I am embarrassingly excited about this meetup. You better have a safe trip, Alysa! I'm too proud to beg, but beg I must: Please, take as much pictures as possible and urge all the lovely others to do the same. Text and video also pleeeeeeeeeze.
SO can relate!! I think you were born to be in Paris as I was to be in Joburg.... lovely writing, as usual.
I think you are just where you need to be! Hope you have an enjoyable visit stateside, safe journey.
You are so lucky to have found your place and to be able to make it your home. You make me fall a little in love with it too every time you write.

Have a great time on your trip back to your maiden home.
Have a safe trip and a fabulous time reconnecting with your loved ones and NYC. I hope the OS meet up is a blast! Say hi to everyone for me!
Wish I could be there to meet you maybe one day..:)
There will always be Paris!
Lovely! I hope to experience Paris someday. Hope your NY stay is an enjoyable one.
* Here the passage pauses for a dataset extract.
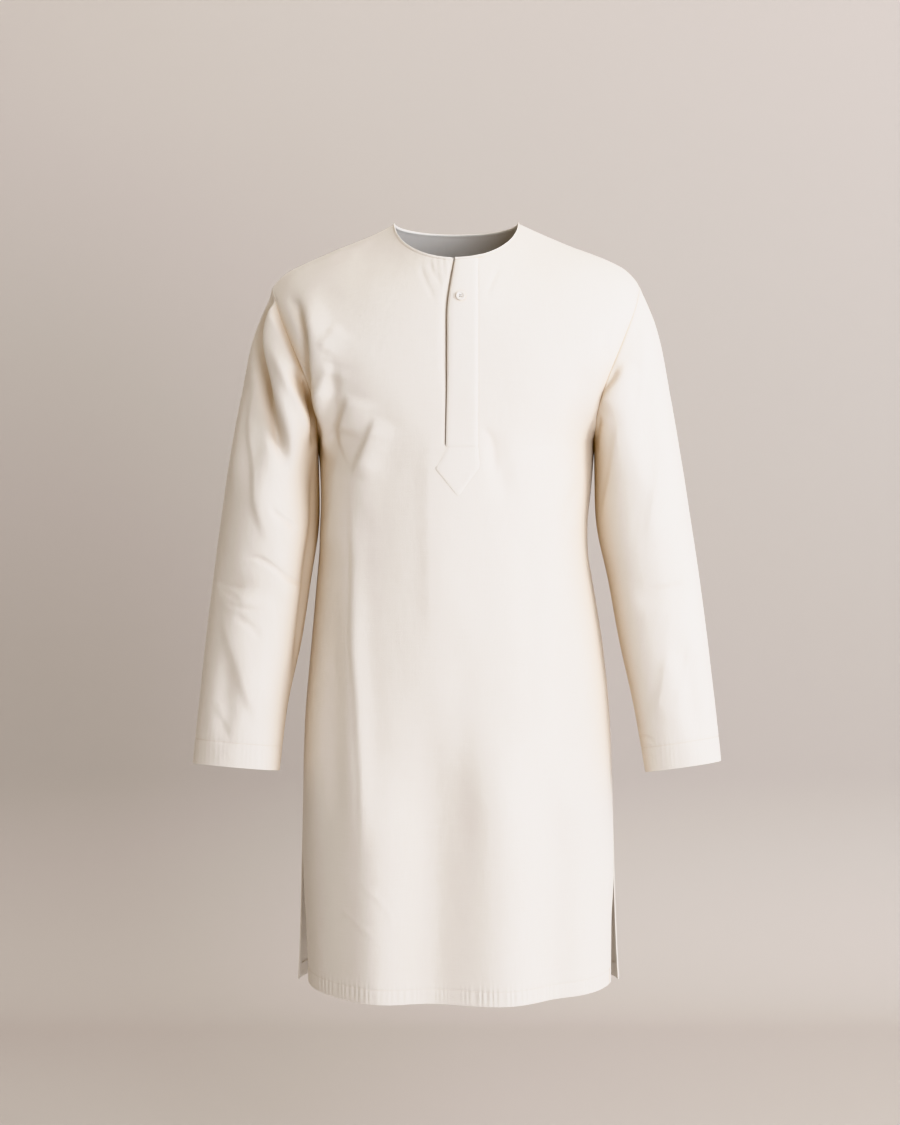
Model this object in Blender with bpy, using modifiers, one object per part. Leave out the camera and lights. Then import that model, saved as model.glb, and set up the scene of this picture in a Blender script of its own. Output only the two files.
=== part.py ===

Lovely sentiments about your adopted hometown. Bon voyage and please give everybody at Cooper's my personal regards. I do so wish I could join you.

Good lord, how I wish I had a connection to place like this. Nick Carraway said it best I think.... "Sigh."
It's nice to have a place to call home.
Bon voyage, Alysa! Have a safe trip.
Jospehine Baker rocked! I don't know whether I'd be able to love Paris as the two of you do/did (I was there once, briefly, as a small child). But I do sympathize with the two loves; one's city and one's country. The fact that my city is in my country seems almost incidental. I love New York City and the USA for different reasons. But I do love them both.
See you in two days, Alysa. Wow!
Beautiful! Paris gave Josephine Baker her freedom.
J'ai Deux Amours - Paris et San Francisco. Only reason I'm not pining for the first this spring is that I had the second.
My friend illustrated a children's book about Josephine Baker (and others). She's still ubiquitous.
I totally understand your love affair with Paris. I also love the way you incorporate your understanding into your beautiful writing. R
Paris is calling...
Vraiment une belle histoire sur Josephine Baker! Il y a quelques années, Josephine Baker était une belle chanteuse...
Thank you so much for your kind words and good wishes, guys! I got to the States all right and just got back a few hours ago from the Manhattan meet-up. For those of you who weren't there, I hope we'll get to meet in real life someday, too!
Always lovely to read your descriptions, Alysa. And while the specific emotion you talk about has to do with everything the city of Paris is, and everything it means to you, I completely get the idea that immigration can make you love two places at once, but in very different ways. It can make you think of both as home, but because of very different reasons.